**SOURCE DATA**
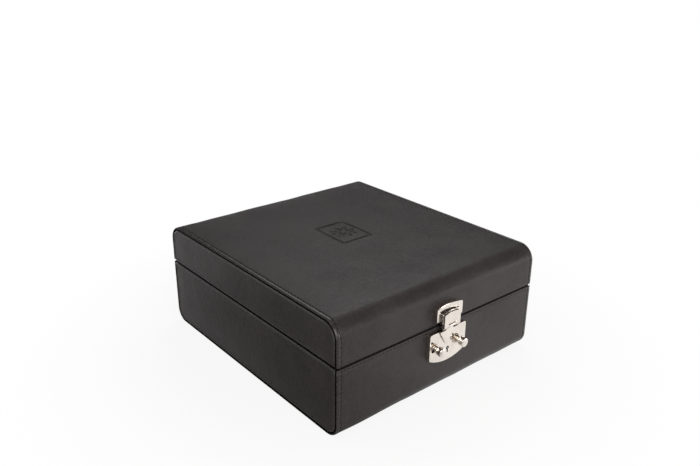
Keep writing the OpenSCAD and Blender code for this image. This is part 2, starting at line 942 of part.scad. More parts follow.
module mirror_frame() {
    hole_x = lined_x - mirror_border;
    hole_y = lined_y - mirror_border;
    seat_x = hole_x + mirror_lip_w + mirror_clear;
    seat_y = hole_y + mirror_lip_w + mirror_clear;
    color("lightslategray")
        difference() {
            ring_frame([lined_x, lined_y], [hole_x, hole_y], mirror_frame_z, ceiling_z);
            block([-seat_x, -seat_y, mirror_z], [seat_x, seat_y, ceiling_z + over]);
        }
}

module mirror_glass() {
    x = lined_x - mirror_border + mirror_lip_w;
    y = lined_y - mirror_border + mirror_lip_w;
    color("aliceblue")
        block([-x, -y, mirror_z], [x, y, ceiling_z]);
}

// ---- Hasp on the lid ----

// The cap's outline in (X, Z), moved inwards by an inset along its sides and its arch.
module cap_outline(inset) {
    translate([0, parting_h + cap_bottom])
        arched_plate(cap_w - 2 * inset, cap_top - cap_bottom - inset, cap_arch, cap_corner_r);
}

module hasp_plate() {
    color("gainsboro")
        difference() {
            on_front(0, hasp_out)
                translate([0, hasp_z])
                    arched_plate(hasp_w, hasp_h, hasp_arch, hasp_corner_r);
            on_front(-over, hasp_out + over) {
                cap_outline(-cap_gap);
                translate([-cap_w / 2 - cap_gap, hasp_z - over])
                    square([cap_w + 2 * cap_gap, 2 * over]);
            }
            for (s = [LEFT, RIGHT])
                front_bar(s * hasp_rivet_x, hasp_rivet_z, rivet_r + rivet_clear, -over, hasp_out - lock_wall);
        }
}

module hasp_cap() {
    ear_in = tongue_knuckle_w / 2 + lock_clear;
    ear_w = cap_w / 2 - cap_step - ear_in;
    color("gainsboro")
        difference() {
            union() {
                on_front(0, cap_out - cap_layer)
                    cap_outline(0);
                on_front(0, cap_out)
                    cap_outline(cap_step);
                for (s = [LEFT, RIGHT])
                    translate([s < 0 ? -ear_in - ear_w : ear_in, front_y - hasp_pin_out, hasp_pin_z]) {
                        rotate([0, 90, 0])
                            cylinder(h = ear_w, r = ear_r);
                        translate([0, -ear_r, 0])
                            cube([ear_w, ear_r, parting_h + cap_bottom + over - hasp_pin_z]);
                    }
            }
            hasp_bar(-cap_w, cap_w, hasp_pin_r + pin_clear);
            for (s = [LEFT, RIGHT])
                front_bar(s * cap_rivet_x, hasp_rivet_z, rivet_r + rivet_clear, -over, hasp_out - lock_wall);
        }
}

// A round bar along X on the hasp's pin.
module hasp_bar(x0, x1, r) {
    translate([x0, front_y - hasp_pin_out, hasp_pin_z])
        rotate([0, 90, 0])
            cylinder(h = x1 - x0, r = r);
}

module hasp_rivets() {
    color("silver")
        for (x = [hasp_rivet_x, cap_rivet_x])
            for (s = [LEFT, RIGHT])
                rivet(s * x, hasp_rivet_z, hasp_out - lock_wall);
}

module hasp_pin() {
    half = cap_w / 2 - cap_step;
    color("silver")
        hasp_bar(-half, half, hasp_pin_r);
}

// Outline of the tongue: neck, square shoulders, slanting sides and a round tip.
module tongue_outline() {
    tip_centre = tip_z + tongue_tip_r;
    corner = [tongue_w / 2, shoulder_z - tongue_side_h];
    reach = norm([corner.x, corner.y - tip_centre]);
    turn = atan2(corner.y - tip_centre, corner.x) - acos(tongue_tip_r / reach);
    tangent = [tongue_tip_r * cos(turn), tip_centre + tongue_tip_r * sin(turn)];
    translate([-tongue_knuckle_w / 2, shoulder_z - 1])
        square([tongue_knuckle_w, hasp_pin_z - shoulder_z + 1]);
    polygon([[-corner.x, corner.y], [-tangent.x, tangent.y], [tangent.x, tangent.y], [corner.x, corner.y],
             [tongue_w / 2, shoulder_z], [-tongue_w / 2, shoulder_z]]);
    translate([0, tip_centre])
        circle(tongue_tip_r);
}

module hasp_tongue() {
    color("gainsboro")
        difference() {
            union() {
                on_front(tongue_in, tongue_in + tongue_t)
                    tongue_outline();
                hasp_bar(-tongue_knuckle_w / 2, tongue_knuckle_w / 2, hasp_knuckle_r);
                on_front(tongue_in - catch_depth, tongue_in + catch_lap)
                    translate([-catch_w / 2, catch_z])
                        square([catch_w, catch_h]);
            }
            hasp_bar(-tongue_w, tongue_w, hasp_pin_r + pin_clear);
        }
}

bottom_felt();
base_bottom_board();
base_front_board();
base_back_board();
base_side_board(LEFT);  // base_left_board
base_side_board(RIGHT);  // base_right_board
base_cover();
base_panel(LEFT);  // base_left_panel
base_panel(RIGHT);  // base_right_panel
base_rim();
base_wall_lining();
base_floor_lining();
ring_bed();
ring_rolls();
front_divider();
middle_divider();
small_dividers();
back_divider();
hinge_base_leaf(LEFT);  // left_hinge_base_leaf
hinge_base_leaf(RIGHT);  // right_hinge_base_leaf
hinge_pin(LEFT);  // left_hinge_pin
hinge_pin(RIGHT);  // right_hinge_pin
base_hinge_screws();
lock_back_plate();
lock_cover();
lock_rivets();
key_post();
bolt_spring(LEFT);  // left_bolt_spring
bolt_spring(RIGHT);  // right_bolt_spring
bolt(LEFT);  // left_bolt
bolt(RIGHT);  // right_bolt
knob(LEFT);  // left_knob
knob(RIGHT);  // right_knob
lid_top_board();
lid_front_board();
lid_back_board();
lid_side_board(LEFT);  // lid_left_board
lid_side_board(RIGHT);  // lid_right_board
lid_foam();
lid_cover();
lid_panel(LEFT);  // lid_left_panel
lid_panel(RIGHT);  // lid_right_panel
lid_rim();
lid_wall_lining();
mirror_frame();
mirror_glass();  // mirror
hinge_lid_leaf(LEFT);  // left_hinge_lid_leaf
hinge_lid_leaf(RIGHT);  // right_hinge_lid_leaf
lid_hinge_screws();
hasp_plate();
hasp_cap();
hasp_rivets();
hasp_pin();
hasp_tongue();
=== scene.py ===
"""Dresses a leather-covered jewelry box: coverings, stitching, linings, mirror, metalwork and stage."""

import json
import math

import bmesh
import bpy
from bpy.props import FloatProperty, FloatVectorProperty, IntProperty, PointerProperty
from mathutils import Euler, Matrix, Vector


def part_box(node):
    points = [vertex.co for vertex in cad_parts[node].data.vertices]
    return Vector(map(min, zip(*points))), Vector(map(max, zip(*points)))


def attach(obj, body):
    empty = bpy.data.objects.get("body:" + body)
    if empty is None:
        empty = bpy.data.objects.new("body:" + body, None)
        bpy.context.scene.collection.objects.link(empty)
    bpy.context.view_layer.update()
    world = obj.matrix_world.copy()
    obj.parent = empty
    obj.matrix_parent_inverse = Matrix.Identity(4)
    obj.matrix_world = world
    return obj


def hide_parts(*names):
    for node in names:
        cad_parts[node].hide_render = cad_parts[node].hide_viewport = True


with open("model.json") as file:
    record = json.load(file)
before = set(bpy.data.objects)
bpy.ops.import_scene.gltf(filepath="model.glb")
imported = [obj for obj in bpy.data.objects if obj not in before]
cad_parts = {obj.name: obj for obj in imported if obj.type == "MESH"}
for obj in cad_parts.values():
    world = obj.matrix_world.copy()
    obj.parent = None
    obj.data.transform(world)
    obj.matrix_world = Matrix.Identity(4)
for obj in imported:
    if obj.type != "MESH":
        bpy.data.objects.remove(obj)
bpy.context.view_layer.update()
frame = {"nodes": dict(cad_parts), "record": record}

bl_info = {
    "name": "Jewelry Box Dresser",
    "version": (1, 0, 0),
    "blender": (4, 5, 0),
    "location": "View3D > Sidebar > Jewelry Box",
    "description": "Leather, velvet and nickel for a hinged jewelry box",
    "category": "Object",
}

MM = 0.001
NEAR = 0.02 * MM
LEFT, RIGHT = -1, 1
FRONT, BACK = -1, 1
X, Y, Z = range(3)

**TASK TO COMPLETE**
Looking at the material above, please copy exactly every line from its first line through the line containing "---- Hasp on", with both ends included and nothing else.

**REPLY**
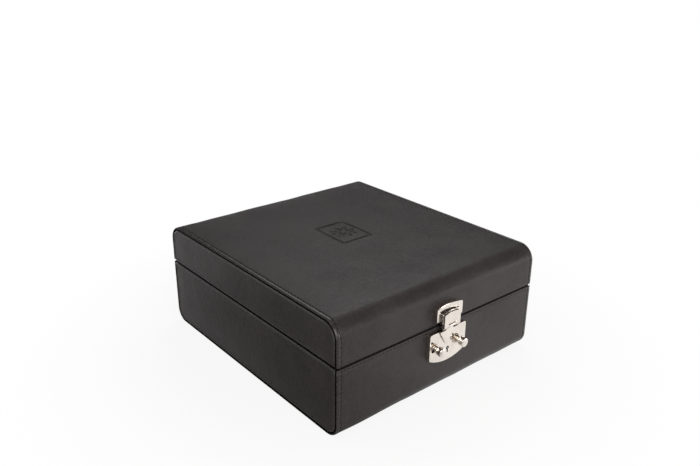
Keep writing the OpenSCAD and Blender code for this image. This is part 2, starting at line 942 of part.scad. More parts follow.
module mirror_frame() {
    hole_x = lined_x - mirror_border;
    hole_y = lined_y - mirror_border;
    seat_x = hole_x + mirror_lip_w + mirror_clear;
    seat_y = hole_y + mirror_lip_w + mirror_clear;
    color("lightslategray")
        difference() {
            ring_frame([lined_x, lined_y], [hole_x, hole_y], mirror_frame_z, ceiling_z);
            block([-seat_x, -seat_y, mirror_z], [seat_x, seat_y, ceiling_z + over]);
        }
}

module mirror_glass() {
    x = lined_x - mirror_border + mirror_lip_w;
    y = lined_y - mirror_border + mirror_lip_w;
    color("aliceblue")
        block([-x, -y, mirror_z], [x, y, ceiling_z]);
}

// ---- Hasp on the lid ----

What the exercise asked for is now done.